After two days of phone mazes, automated robotic recordings and real people who sounded like automated robotic recordings, screaming, and testing the physical limits of all the phones within reach, I discovered that the entry was an error. And worse than an error, it was a fart of confused data.

The item on on the credit report - pay attention now - was for a lien from 1995 for a traffic ticket from 2003.

Yes, you read that right.

First I got to thinking it's either some distracted data entry person playing havoc with my file or some entropic database gumbo. Then I realized it was a new kind of credit reporting - a new "product," a feature: Premonition Based Credit Reporting.

We anticipate your future missteps by peering into the future. We know you are going to do something stupid pretty soon so we are going to punish you now.

So if you are a bank or an auto dealership or a furniture store looking to establish credit on customers, here's the pitch:
Want to know someone's credit history? We'll not only tell you the past, we'll let you in on the future. Should you give Janet Whatever here a loan for this mini-van? No, because she's going to bounce a check for $38 in seven years.

One of the credit reporting agencies has a website that invites you to call them if you have questions or need help, so I called them. They promtly direct you to the website, which then suggests you call them, and on and on. An infinite loop of nothing. Minimalist corporate avoidance.

You would think after these kinds of machine loops and phone trees I'd be pleased to talk to a human being. You'd be wrong. They were just as automated and performed with a bewildering level of inhumanity. Scripted, mechanical, routinized, policy driven. I've always wanted to develop my own policy in these situations. I would say something like "I'm sorry but in this situation it is my policy to tell you and your entire company to eat shit," and then, in a polite voice, ask "would you like for us to email you a copy of the policy?" ("Us" in this case representing me and my various and contradictory mental states, but that's another story.)

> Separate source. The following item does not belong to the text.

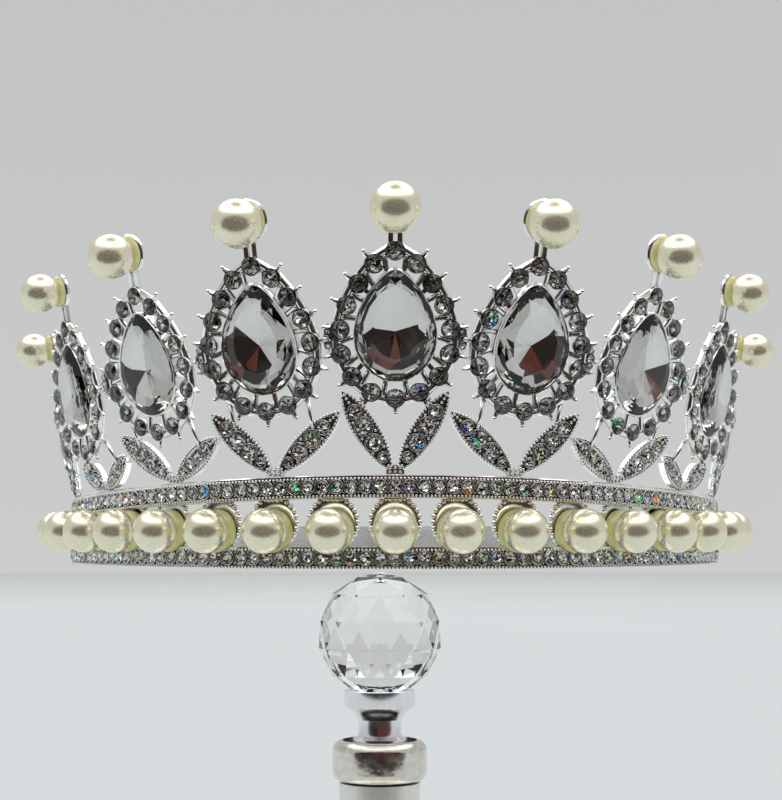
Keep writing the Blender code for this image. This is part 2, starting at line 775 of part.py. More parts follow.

I live in the 21st century with it's blistering pace and always on culture, but in some places like state and city offices and credit reporting companies I have to slow to an aching crawl, search for things with my hands, and savor the adhesive glue on my tongue while waiting for weeks for a piece of paper to arrive from some musty beige filing cabinet in Norwalk California.

And where the hell are our electronic signatures?

While waiting for them, and for a noxious truck to deliver a piece of paper across the Western United States, we nearly lost the wonderful house we thought would give us a fresh start.

So, I say burn all paper documents. Make a deadline and burn them.

(Remember the last scene in Fight Club? It's starting to look like a very good idea.)